Ok..how do we make money in photography?!?


----------



## EPPhoto (Jul 16, 2011)

kevinfoto said:
			
		

> Ok..how do we make money in photography?!?



Im like a magician...I never tell how I do my tricks


----------



## KmH (Jul 17, 2011)

kevinfoto said:


> Ok..how do we make money in photography?!?


By selling photographs.


----------



## Bitter Jeweler (Jul 17, 2011)

kevinfoto said:


> Ok..how do we make money in photography?!?



Same as anything else in the world.
You sell a product or service.

How much money you make depends on the quality and demand for your product or service.


----------



## kevinfoto (Jul 17, 2011)

All true. I love photography and would love to make a living somehow. Still trying to find what kind of photos I want to take


----------



## imagemaker46 (Jul 17, 2011)

Until "you" figure out what you want, "you" will never achieve what want.


----------



## Bitter Jeweler (Jul 17, 2011)

kevinfoto said:


> I love photography and would love to make a living somehow.

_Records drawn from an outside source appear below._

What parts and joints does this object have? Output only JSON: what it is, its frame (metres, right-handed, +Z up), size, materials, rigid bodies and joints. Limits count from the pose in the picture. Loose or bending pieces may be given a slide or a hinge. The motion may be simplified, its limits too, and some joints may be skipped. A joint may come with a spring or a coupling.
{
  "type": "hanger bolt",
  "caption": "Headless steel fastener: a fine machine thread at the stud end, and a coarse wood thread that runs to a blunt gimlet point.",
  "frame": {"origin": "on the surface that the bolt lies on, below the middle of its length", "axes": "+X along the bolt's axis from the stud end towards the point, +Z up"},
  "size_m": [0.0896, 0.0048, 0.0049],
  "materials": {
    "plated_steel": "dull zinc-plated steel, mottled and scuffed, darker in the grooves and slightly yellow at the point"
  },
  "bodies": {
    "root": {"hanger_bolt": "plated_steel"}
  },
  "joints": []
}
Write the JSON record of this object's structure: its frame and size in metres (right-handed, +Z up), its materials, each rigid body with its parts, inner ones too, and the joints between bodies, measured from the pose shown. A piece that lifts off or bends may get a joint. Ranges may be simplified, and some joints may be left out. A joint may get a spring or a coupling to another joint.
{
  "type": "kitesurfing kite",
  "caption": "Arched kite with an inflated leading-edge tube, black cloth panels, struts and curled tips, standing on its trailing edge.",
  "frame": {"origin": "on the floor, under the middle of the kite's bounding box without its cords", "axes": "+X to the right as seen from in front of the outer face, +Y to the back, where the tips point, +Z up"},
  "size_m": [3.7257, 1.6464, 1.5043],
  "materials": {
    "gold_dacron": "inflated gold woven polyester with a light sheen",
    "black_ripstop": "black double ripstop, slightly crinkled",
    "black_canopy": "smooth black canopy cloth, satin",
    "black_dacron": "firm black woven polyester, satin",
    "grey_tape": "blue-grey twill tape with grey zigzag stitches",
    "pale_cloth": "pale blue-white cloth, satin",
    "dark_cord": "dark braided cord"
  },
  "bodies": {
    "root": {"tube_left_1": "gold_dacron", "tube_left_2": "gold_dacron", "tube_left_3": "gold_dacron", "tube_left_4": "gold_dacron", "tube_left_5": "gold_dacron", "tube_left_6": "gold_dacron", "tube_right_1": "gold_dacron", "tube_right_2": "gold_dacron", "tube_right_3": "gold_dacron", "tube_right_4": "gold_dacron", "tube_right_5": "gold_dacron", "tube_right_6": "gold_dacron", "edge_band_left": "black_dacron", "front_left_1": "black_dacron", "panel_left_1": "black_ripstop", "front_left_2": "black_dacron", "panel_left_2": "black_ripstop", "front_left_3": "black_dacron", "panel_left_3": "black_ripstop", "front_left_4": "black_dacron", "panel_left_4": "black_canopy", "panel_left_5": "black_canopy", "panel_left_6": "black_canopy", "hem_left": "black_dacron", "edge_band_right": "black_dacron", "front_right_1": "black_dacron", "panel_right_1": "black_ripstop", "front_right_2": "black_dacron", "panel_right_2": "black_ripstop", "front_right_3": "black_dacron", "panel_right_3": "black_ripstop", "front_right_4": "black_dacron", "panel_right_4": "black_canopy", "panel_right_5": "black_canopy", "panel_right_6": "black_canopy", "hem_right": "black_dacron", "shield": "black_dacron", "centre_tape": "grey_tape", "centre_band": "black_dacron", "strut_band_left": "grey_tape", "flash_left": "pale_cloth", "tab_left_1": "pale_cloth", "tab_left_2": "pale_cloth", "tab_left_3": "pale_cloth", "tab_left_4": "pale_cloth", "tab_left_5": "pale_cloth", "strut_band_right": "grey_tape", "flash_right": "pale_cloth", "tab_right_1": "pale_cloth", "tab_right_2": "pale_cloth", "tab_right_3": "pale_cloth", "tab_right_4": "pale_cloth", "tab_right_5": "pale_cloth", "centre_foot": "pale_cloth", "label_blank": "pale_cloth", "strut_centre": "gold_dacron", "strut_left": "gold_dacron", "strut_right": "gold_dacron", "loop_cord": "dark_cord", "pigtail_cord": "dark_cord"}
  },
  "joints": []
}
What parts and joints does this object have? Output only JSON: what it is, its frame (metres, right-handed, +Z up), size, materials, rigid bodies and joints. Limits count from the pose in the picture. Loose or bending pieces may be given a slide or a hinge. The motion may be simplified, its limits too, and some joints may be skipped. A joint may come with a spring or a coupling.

Says just about everyone who owns a camera...:lmao:


----------



## KmH (Jul 17, 2011)

Hopefully you love business/marketing/promotion/salesmanship too, because those too are key skills you'll need for making money from your photography.


----------



## kevinfoto (Jul 17, 2011)

True. I need way better business skills. The artistic side comes easy but business is terrible


----------



## dnavarrojr (Jul 17, 2011)

Or a partner...


----------



## kevinfoto (Jul 17, 2011)

Yes. A partner is a good idea


----------



## Josh66 (Jul 17, 2011)

kevinfoto said:


> Still trying to find what kind of photos I want to take


Considering that your goal is to make money, you should concentrate on pictures that sell well (to people with lots of money).


----------



## orljustin (Jul 17, 2011)

kevinfoto said:


> Ok..how do we make money in photography?!?



Sell your camera.


----------



## kevinfoto (Jul 18, 2011)

Haha


----------



## PhotoWrangler (Jul 18, 2011)

stock up on ramen noodles and peanut butter...


----------



## EPPhoto (Jul 18, 2011)

kevinfoto said:
			
		

> Yes. A partner is a good idea



lol a partner is usually a BAD idea when FIRST starting a business. Its hard enough to turn a profit by yourself, let alone splitting it with another person.  I've never witnessed first hand, but just heard soooo many horror stories. (ruined friendships/fist fights/hospital trips, businesses gone under, ect...ect...ect...)


----------